Locally networked group-shared writable fileshare

Christian Jaeger chrjae at gmail.com
Thu Sep 19 21:12:36 UTC 2013


Hi

I'm trying to find a solution for the following problem:

- I'm running Debian on my own machine.
- buddy has a Ubuntu machine, and a folder /home/HE/SAMBA that should be
accessible to me (but nothing else on his machine). Both he and I should be
able to write to this folder.

What I've tried:

- installed Samba and used the right-click-on-folder GUI filesharing thing
that the default filemanager in Unity offers. Didn't work for some reason.

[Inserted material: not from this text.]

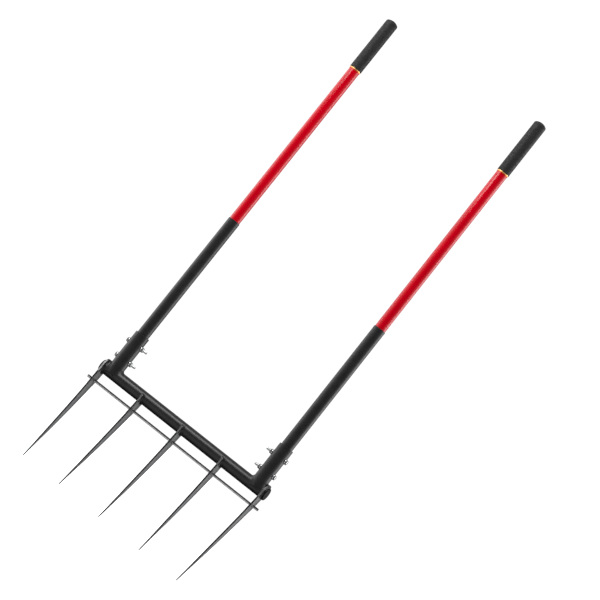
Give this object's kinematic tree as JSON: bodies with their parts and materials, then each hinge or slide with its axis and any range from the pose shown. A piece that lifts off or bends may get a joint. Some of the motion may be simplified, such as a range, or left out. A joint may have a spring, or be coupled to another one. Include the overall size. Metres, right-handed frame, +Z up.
{
  "type": "lawn aerator fork",
  "caption": "Two-handled lawn aerator fork: pointed tines hang from a tubular crossbar, and long handles in welded sockets rock it through the soil.",
  "frame": {"origin": "middle of the bounding box's underside, level with the tine tips and on the plane midway between the handles", "axes": "+X along the crossbar, to the right seen from the front; -Y forward, the way the tines reach; +Z up the handles"},
  "size_m": [0.6496, 0.1371, 1.663],
  "materials": {
    "black_paint": "satin black powder coat",
    "cap_plastic": "moulded black plastic, fine texture",
    "tine_steel": "dull grey steel with cut edges, black paint on the heads",
    "rod_steel": "bright drawn bar",
    "red_fibreglass": "glossy red resin over glass fibre",
    "grip_rubber": "matte, fine moulded grain",
    "trim_gold": "satin gold band",
    "zinc": "bright zinc plate",
    "core_wood": "turned hardwood, hidden"
  },
  "bodies": {
    "root": {"crossbar_tube": "black_paint", "left_end_cap": "cap_plastic", "right_end_cap": "cap_plastic", "left_outer_tine": "tine_steel", "left_inner_tine": "tine_steel", "centre_tine": "tine_steel", "right_inner_tine": "tine_steel", "right_outer_tine": "tine_steel", "brace_rod": "rod_steel", "left_socket": "black_paint", "right_socket": "black_paint", "left_sleeve": "black_paint", "right_sleeve": "black_paint", "left_shaft": "red_fibreglass", "right_shaft": "red_fibreglass", "left_core_plug": "core_wood", "right_core_plug": "core_wood", "left_trim_ring": "trim_gold", "right_trim_ring": "trim_gold", "left_grip": "grip_rubber", "right_grip": "grip_rubber", "left_lower_bolt": "zinc", "left_upper_bolt": "zinc", "right_lower_bolt": "zinc", "right_upper_bolt": "zinc", "left_lower_nut": "zinc", "left_upper_nut": "zinc", "right_lower_nut": "zinc", "right_upper_nut": "zinc", "left_lower_head_washer": "zinc", "left_upper_head_washer": "zinc", "right_lower_head_washer": "zinc", "right_upper_head_washer": "zinc", "left_lower_nut_washer": "zinc", "left_upper_nut_washer": "zinc", "right_lower_nut_washer": "zinc", "right_upper_nut_washer": "zinc"}
  },
  "joints": []
}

- configured smbd manually, as (anonymous) passwordless guest share, and
mount -t cifs ... on my machine. Worked fine except each time me or he put
something into the share, I had to run chmod -Rh a+w /home/HE/SAMBA as
root. Now for some reason this broke recently and I can't write anything at
all anymore (not true: if I "touch foo", it says permission denied, but
creates "foo" nonetheless; but that's not enough to copy stuff there).
Also, I wanted to use a proper permission setup now, so I created a new
password-less user, added it to a group that he is also member of, chgrp'ed
all the files, chmod g+ws all the folders there, and added a mask setting
to smbd.conf so that through the sticky bit it would keep things writable
for both. But I just can't figure out how to log in as me now. (I added my
user to the file share, too, restarted smbd. No joy.)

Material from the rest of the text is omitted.